At sea, shipping warnings sharpened as the risk envelope expanded beyond land targets. Governments and maritime authorities cautioned vessels to avoid or take heightened precautions in and around the Persian Gulf, the Strait of Hormuz, the Gulf of Oman, and nearby waters, reflecting concern that the conflict could spill into maritime attacks, electronic interference, or harassment of commercial shipping.
The Houthis in Yemen signaled a return to pressure on Red Sea shipping lanes, indicating they could restart attacks that had eased in recent months. Their statements pointed to renewed maritime risk in one of the world’s most important trade corridors and revived the possibility that attacks could target vessels linked—directly or indirectly—to Israel, the US, or partners, even if the immediate military exchange remains concentrated elsewhere.
In Iraq, Iran-aligned armed groups raised the prospect of another front. Kataib Hezbollah threatened to begin attacking US bases, describing such strikes as a response to what it called American aggression, while other factions echoed similar threats. Even if the initial phase of the war remains dominated by state-to-state missiles and airpower, these groups have historically sought to shape the battlefield through asymmetric attacks, especially when they assess that direct Iranian retaliation carries high costs.
For Washington, the day became a test of deterrence under fire: continuing strikes while managing the reality that Iran could threaten US personnel and facilities across multiple countries. President Trump’s message emphasized the scale of the operation and its purpose, stating, “Our objective is to defend the American people by eliminating imminent threats,” while also acknowledging that Americans “may die” as the conflict unfolds—an unusually blunt warning that signaled expectation of further escalation rather than quick containment.
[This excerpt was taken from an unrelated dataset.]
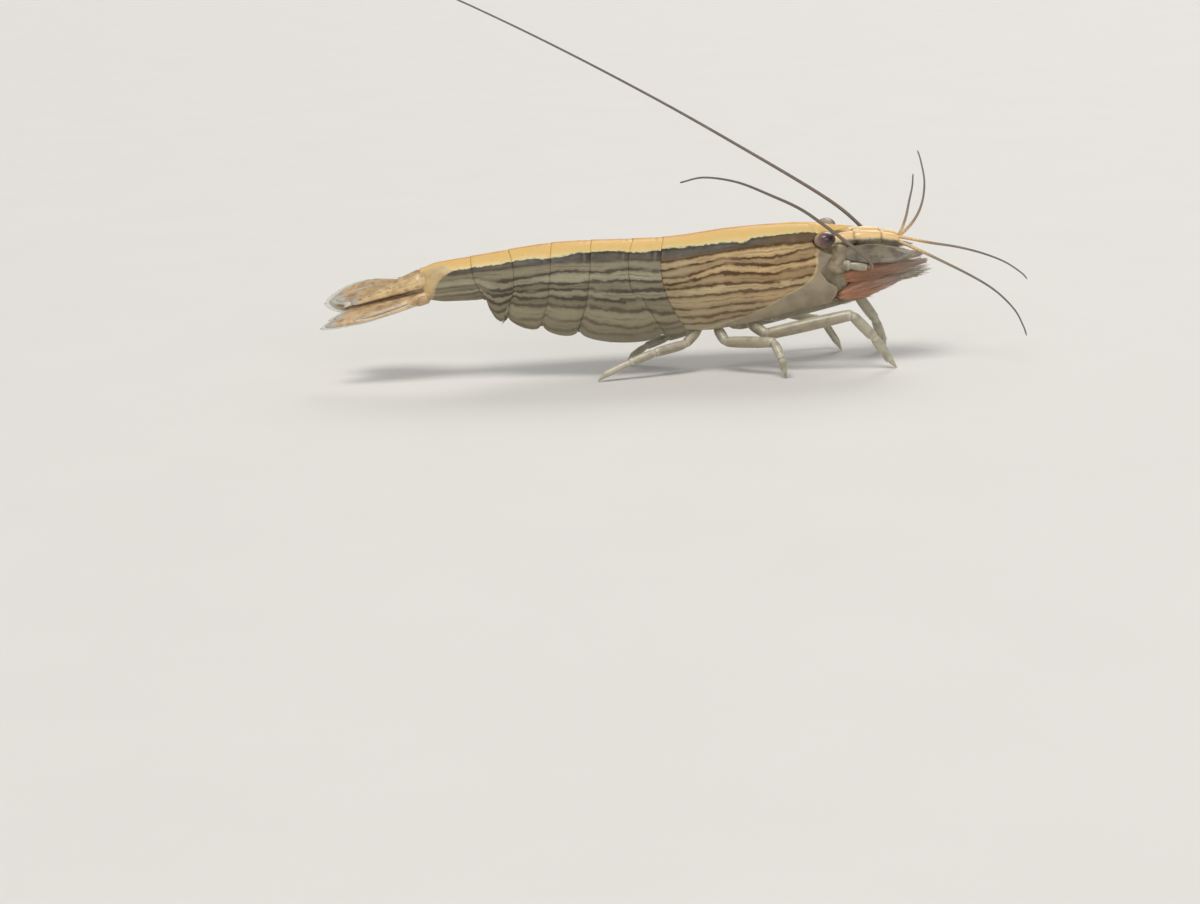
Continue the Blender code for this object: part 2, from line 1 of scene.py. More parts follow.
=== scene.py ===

Our objective is to defend the American people by eliminating imminent threats
For Israel, the fight combined strategic aims inside Iran with immediate home-front demands. Netanyahu used sweeping language about the Iranian threat and urged Israeli unity, while emergency services and authorities focused on keeping civilians safe under intermittent alerts. Even when confirmed casualties are limited, the disruption is substantial: schools and workplaces close, airspace restrictions remain tight, and the population is pushed into a shelter routine that can last for hours or days.
Iran’s leadership framed the attacks as a violation of sovereignty and international law, and Tehran’s official bodies urged preparedness and evacuation from certain areas while promising that essential services would continue. This dual message—defiance paired with crisis management—is familiar from earlier rounds of escalation, but today’s scope was broader: direct strikes inside Iran paired with retaliation that crossed borders into multiple Gulf states and sustained missile pressure toward Israel.
The fog of war remained a defining feature inside Iran. Independent verification of specific strike locations, the status of senior officials, and civilian casualty counts has been difficult amid internet disruption, cyber interference reports, and a media environment split between state messaging and opposition channels. In practical editorial terms, the safest approach is still the old-fashioned one: attribute precisely, avoid locking in contested numbers as fact, and distinguish between what is confirmed, what is claimed, and what is inferred from secondary indicators like satellite imagery, verified video, or consistent reporting from multiple independent outlets.
International reactions began to harden as the day wore on. Russia condemned the strikes as “a preplanned and unprovoked act of armed aggression,” warning of wider consequences and calling for urgent diplomatic engagement at the United Nations. Those statements reflect how quickly this confrontation has moved from a regional crisis into a global diplomatic stress test, touching energy markets, maritime security, and great-power positioning.
The operational trajectory by late afternoon remained a strike-and-response cycle rather than a clear glide path to de-escalation. Israel and the United States signaled that operations would continue, Iran promised further retaliation, and the geographic footprint had already widened beyond Israel and Iran. The key near-term uncertainties were straightforward but dangerous: whether the target set inside Iran expands further; whether Iran concentrates the next waves on Israel, on US regional assets, or both; and whether Iran-aligned armed groups such as Kataib Hezbollah and the Houthis convert threats into sustained attacks that open new, durable fronts on land and at sea.